Franse stakers dreigen bedrijf op te blazen
Voor een gijzeling van de baas door boze werknemers rukken Franse media niet meer uit. Wel voor harde dreigementen.
‘Wat vind je, zullen we het zeggen?’
‘Nederlandse pers, dat moet kunnen.’
‘Oké, luister: we voeren actie, maar we willen het intelligent doen.’
‘We zijn geen gekken hier’
‘dus die gasflessen, die waren leeg.’
‘En die lege flessen zijn al weer uit het bedrijf gehaald. Het ging om de symboliek.’
Het gesprek gaat tussen Gregory en Hadjid, beiden 33 jaar en beiden negen jaar geleden bij Nortel begonnen. Hoog opgeleide IT-ers, die voor het eerst van hun leven actie voeren. En met succes, vinden ze, wijzend op het wagenpark voor de bedrijfspoort. ‘France2, TF1, TVi, BFM, France Bleu – alle grote nieuwszenders zijn uitgerukt. Het is een schande dat dit nodig was om aandacht te krijgen.’
Met ‘dit’ bedoelen ze het dreigement dat de werknemers van Nortel woensdagochtend de wereld instuurden. In het bedrijf waren tien gasflessen geplaatst. Die zouden ontploffen, tenzij er een fatsoenlijke ontslagregeling zou komt; Nortel wil het contract van 467 van de 683 werknemers beëindigen. ‘We gaan de boel opblazen’, dat was de belofte.
In de ontslaggolf van de afgelopen maanden groeiden gijzelingen uit tot het voornaamste machtsmiddel van actievoerende Franse arbeiders. Bij 22 bedrijven werden leidinggevenden tegen hun zin een dag of langer vastgehouden. Doorgaans gebeurde dat in hun directiekamer, soms zelfs met een croissantje als ontbijt.
Alles went: voor een gijzeling rukken de media niet meer uit. En alleen met media-aandacht denken de actievoerders vastgelopen onderhandelingen weer vlot te kunnen trekken.
De werknemers van New Fabris, fabrikant van auto-onderdelen in Châtellerault in hartje Frankrijk, gingen begin deze week een stap verder. Ze plaatsten gasflessen in hun met sluiting bedreigde fabriek. ‘Als wij niks krijgen, dan moeten zij ook met lege handen staan’, was de uitleg van vakbondsman Guy Eyermann.
‘We hebben het van hen afgekeken’, bekent Christoph van het stakingscomité van Nortel. ‘We zijn geen terroristen, maar wanhopigen. Toen Sarkozy het parlement toesprak, voerden we actie in Versailles. We protesteerden bij het kantoor in La Défense van Ernst & Young, zaakwaarnemers van Nortel. Maar aandacht kregen we niet. Nu begrijpen ook vrienden en streekgenoten eindelijk dat er wat aan de hand is.’

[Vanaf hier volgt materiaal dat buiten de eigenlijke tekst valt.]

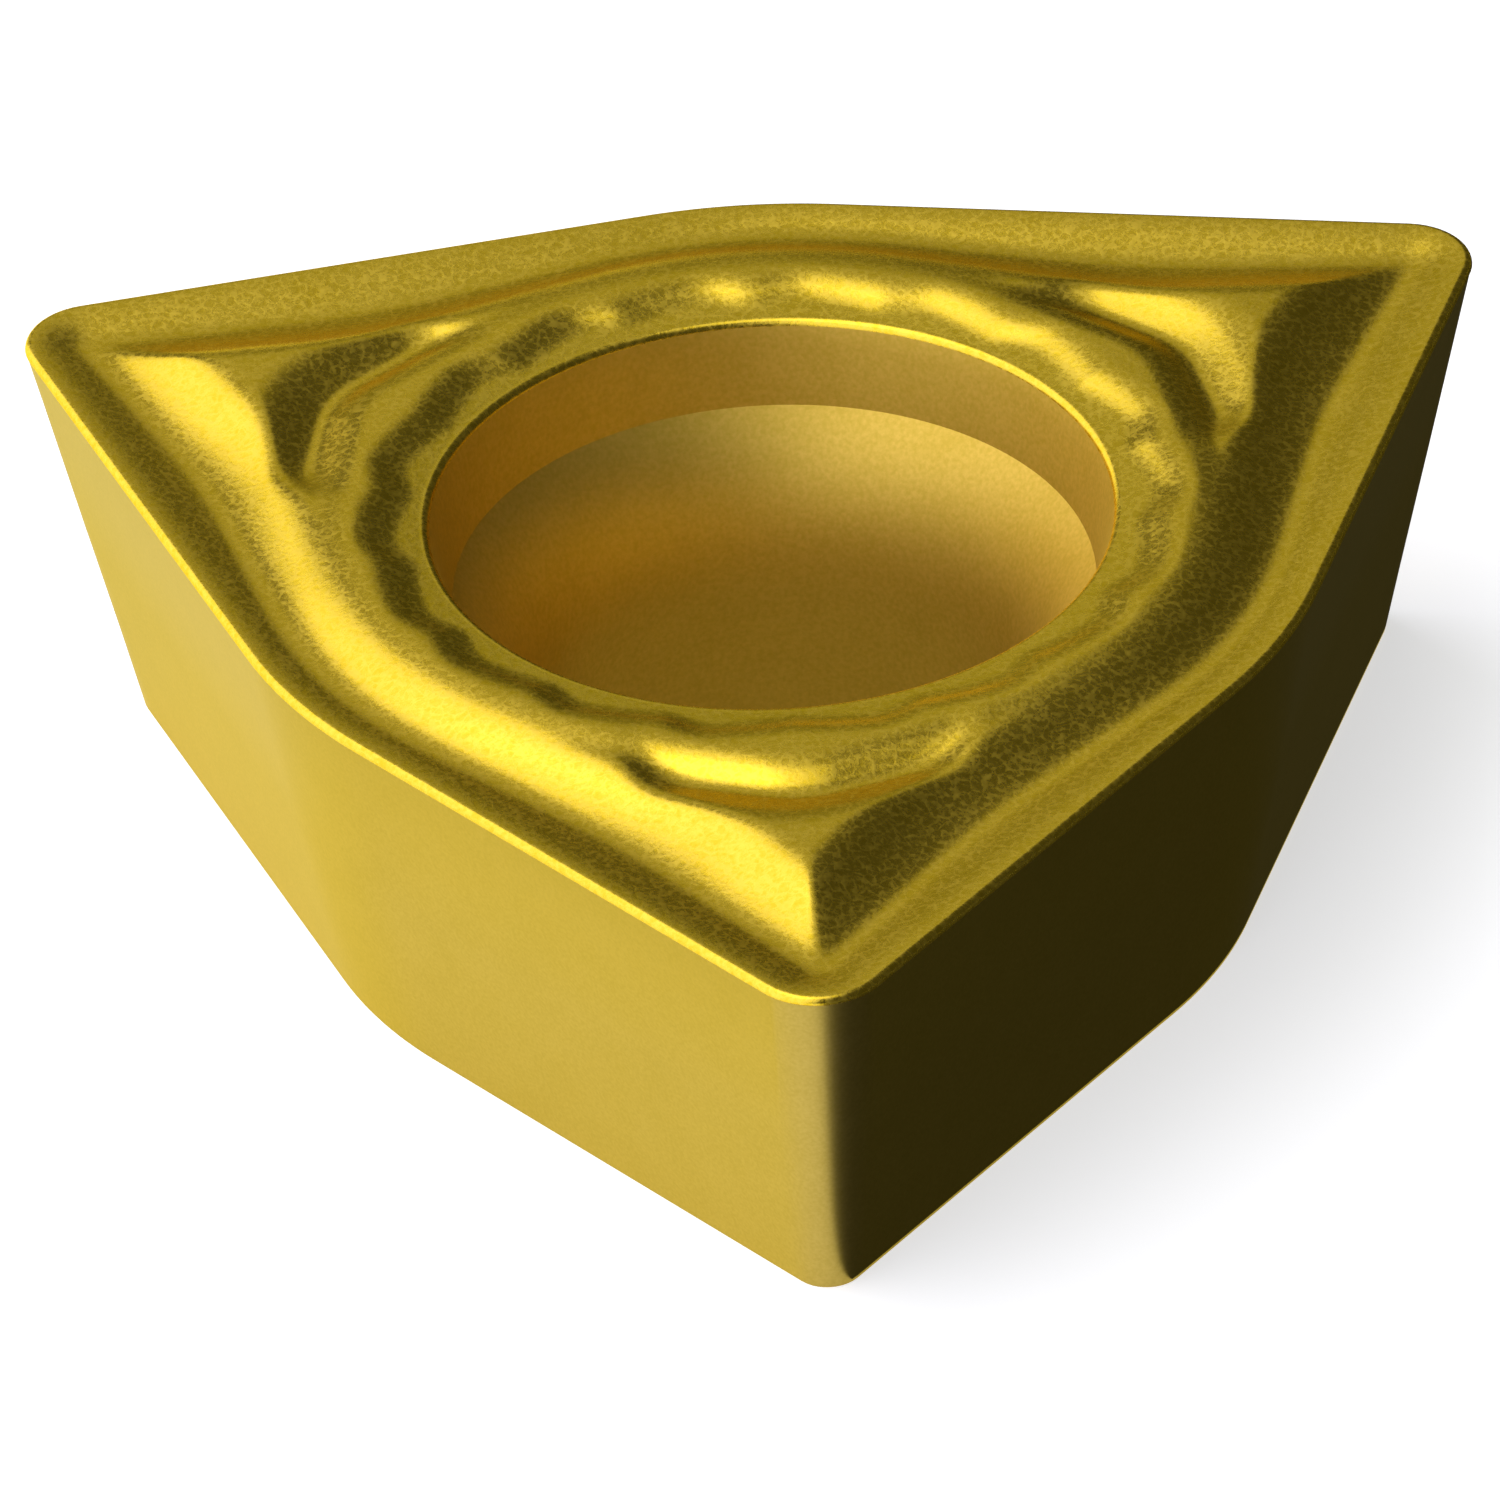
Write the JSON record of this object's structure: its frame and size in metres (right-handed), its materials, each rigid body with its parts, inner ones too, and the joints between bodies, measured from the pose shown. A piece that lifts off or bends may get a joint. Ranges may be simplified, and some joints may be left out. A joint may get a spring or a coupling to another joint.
{
  "type": "carbide insert",
  "caption": "Trigon indexable cutting insert of gold-coated sintered carbide, with a chip groove inside its edges, a raised ring and a countersunk screw hole.",
  "frame": {"origin": "axis of the screw hole at the seat face", "axes": "+Z along the screw hole, out through the rake side; one nose points along -Y"},
  "size_m": [0.0082, 0.0079, 0.0025],
  "materials": {
    "coated_carbide": "gold titanium nitride coating, satin with a fine blasted grain"
  },
  "bodies": {
    "root": {"insert": "coated_carbide"}
  },
  "joints": []
}
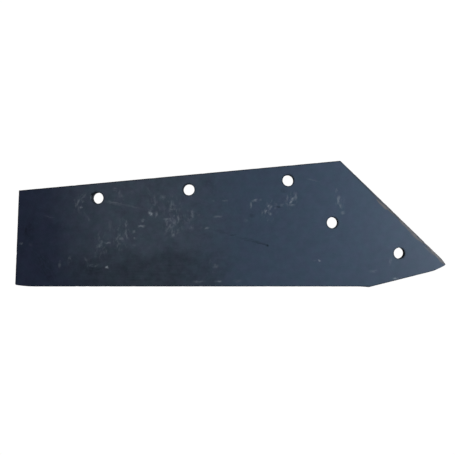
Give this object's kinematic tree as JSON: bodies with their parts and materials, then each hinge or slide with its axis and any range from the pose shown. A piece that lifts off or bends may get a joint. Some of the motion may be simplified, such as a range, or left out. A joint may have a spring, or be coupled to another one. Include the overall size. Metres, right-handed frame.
{
  "type": "plough share",
  "caption": "flat steel plough share with a pointed nose, a bevelled cutting edge and countersunk holes for nibbed plough bolts",
  "frame": {"origin": "the middle of the footprint, on the soil face that the share lies on", "axes": "X runs along the cutting edge from the heel to the nose, Y runs from the cutting edge up to the crest, and Z runs from the soil face to the frog face"},
  "size_m": [0.5, 0.147, 0.011],
  "materials": {
    "share_steel": "satin"
  },
  "bodies": {
    "root": {"plough_share": "share_steel"}
  },
  "joints": []
}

Nortel is gevestigd in Chateaufort, een dorp tussen de graanvelden op zo’n dertig kilometer ten zuidwesten van Parijs. Mocht Nortel sluiten, dan verliest de gemeente eenderde van zijn inkomsten.
Veel van de in problemen verkerende bedrijven in Frankrijk zijn fabrieken met vooral laaggeschoolde arbeid. Nortel is anders. Het bedrijfspand is chique, voor de ingang ligt een park met een grote vijver. In die vijver drijft nu een vlotje, met de tekst ‘Nortel staakt’. De vlaggen bij de ingang hangen halfstok, op het grasveld zijn kruisen opgericht voor alle functies die gaan verdwijnen; daar is ook een ‘graf voor de onbekende ingenieur.’ Op een guillotine prijkt een foto van Franck Michel, directeur van de Franse vestiging. Overal lummelen groepjes werknemers.
Nortel, dochter van een Canadees moederbedrijf met 26 duizend werknemers, maakt en onderhoudt mobiele netwerken, maar ook signalering voor het spoorwegnet. Het bedrijf geldt als een van de parels van de Franse telecom. De werknemers zijn hoogopgeleid en veelal blank; sociale onrust kende het bedrijf niet. Hooguit 3 procent van de werknemers is vakbondslid.
Een goede afvloeiingsregeling, dat is de inzet van de stakers. Bij bandenfabrikant Continental werd na maandenlange actie 30 duizend euro per werknemer bedongen. De Nortel-mensen zetten in op een ton.
Een van de vele Franse leenwoorden in de Nederlandse taal is ‘sabotage’. Gregory en Hadjid willen er niets van weten. ‘Het zou voor ons gemakkelijk zijn de boel te saboteren. Maar als er ook nu geen reactie komt, moeten we misschien wel.’